Restate the whole listing exactly.
[BEGIN]
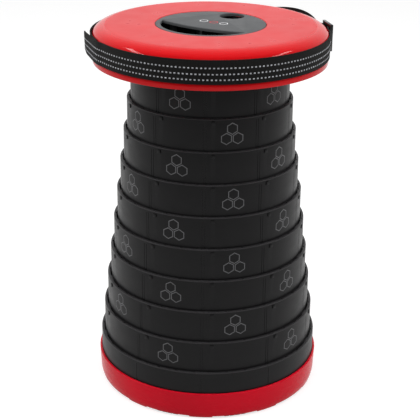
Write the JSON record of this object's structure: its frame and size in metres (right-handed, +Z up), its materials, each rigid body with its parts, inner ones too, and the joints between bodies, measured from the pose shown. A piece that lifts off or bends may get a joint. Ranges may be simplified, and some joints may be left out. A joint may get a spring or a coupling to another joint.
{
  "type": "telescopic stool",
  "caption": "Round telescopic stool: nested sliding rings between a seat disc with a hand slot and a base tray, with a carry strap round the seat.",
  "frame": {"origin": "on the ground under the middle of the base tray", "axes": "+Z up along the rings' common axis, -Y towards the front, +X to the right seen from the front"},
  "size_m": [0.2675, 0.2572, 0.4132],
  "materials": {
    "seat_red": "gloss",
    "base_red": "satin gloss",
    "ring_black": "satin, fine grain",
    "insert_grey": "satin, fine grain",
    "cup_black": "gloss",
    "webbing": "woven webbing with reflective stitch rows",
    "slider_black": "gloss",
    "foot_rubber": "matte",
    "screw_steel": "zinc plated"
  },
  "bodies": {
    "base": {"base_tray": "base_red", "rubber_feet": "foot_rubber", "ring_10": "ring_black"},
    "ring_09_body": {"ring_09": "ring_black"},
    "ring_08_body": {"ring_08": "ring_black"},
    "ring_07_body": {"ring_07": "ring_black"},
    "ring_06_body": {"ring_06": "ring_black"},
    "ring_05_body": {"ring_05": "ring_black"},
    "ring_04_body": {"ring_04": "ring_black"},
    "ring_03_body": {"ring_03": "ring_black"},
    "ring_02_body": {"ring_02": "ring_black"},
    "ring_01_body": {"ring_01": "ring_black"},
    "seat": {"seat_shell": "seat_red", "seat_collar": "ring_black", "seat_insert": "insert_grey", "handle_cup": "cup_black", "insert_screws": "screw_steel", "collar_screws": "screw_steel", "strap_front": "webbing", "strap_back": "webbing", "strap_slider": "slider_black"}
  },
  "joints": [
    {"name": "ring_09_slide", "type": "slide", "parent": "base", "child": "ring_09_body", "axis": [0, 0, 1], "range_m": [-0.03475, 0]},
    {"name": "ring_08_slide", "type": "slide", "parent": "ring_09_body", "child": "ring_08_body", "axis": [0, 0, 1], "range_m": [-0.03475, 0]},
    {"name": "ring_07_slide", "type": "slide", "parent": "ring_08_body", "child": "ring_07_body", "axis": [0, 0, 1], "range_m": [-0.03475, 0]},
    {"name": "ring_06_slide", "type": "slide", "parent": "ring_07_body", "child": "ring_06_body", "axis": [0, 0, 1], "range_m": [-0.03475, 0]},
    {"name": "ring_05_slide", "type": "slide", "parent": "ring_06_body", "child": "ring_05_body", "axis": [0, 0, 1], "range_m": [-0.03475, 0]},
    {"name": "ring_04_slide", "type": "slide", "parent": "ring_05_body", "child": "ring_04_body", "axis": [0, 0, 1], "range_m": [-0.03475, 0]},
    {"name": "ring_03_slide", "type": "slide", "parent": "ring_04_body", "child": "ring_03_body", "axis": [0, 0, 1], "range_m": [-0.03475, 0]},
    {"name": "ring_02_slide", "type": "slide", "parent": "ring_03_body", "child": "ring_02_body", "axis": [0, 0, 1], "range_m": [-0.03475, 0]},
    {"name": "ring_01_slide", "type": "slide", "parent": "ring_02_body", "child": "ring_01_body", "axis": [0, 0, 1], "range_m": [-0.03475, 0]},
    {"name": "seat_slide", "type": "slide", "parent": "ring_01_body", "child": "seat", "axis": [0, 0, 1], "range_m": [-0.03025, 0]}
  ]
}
[END]
▶ _COMPLETED EXERCISE_:
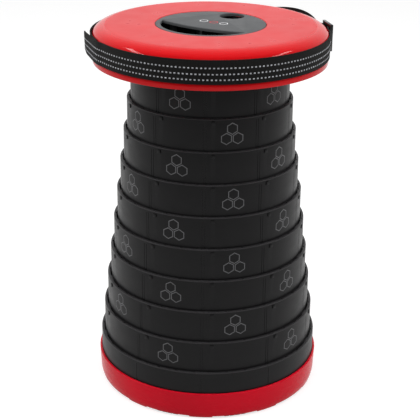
Write the JSON record of this object's structure: its frame and size in metres (right-handed, +Z up), its materials, each rigid body with its parts, inner ones too, and the joints between bodies, measured from the pose shown. A piece that lifts off or bends may get a joint. Ranges may be simplified, and some joints may be left out. A joint may get a spring or a coupling to another joint.
{
  "type": "telescopic stool",
  "caption": "Round telescopic stool: nested sliding rings between a seat disc with a hand slot and a base tray, with a carry strap round the seat.",
  "frame": {"origin": "on the ground under the middle of the base tray", "axes": "+Z up along the rings' common axis, -Y towards the front, +X to the right seen from the front"},
  "size_m": [0.2675, 0.2572, 0.4132],
  "materials": {
    "seat_red": "gloss",
    "base_red": "satin gloss",
    "ring_black": "satin, fine grain",
    "insert_grey": "satin, fine grain",
    "cup_black": "gloss",
    "webbing": "woven webbing with reflective stitch rows",
    "slider_black": "gloss",
    "foot_rubber": "matte",
    "screw_steel": "zinc plated"
  },
  "bodies": {
    "base": {"base_tray": "base_red", "rubber_feet": "foot_rubber", "ring_10": "ring_black"},
    "ring_09_body": {"ring_09": "ring_black"},
    "ring_08_body": {"ring_08": "ring_black"},
    "ring_07_body": {"ring_07": "ring_black"},
    "ring_06_body": {"ring_06": "ring_black"},
    "ring_05_body": {"ring_05": "ring_black"},
    "ring_04_body": {"ring_04": "ring_black"},
    "ring_03_body": {"ring_03": "ring_black"},
    "ring_02_body": {"ring_02": "ring_black"},
    "ring_01_body": {"ring_01": "ring_black"},
    "seat": {"seat_shell": "seat_red", "seat_collar": "ring_black", "seat_insert": "insert_grey", "handle_cup": "cup_black", "insert_screws": "screw_steel", "collar_screws": "screw_steel", "strap_front": "webbing", "strap_back": "webbing", "strap_slider": "slider_black"}
  },
  "joints": [
    {"name": "ring_09_slide", "type": "slide", "parent": "base", "child": "ring_09_body", "axis": [0, 0, 1], "range_m": [-0.03475, 0]},
    {"name": "ring_08_slide", "type": "slide", "parent": "ring_09_body", "child": "ring_08_body", "axis": [0, 0, 1], "range_m": [-0.03475, 0]},
    {"name": "ring_07_slide", "type": "slide", "parent": "ring_08_body", "child": "ring_07_body", "axis": [0, 0, 1], "range_m": [-0.03475, 0]},
    {"name": "ring_06_slide", "type": "slide", "parent": "ring_07_body", "child": "ring_06_body", "axis": [0, 0, 1], "range_m": [-0.03475, 0]},
    {"name": "ring_05_slide", "type": "slide", "parent": "ring_06_body", "child": "ring_05_body", "axis": [0, 0, 1], "range_m": [-0.03475, 0]},
    {"name": "ring_04_slide", "type": "slide", "parent": "ring_05_body", "child": "ring_04_body", "axis": [0, 0, 1], "range_m": [-0.03475, 0]},
    {"name": "ring_03_slide", "type": "slide", "parent": "ring_04_body", "child": "ring_03_body", "axis": [0, 0, 1], "range_m": [-0.03475, 0]},
    {"name": "ring_02_slide", "type": "slide", "parent": "ring_03_body", "child": "ring_02_body", "axis": [0, 0, 1], "range_m": [-0.03475, 0]},
    {"name": "ring_01_slide", "type": "slide", "parent": "ring_02_body", "child": "ring_01_body", "axis": [0, 0, 1], "range_m": [-0.03475, 0]},
    {"name": "seat_slide", "type": "slide", "parent": "ring_01_body", "child": "seat", "axis": [0, 0, 1], "range_m": [-0.03025, 0]}
  ]
}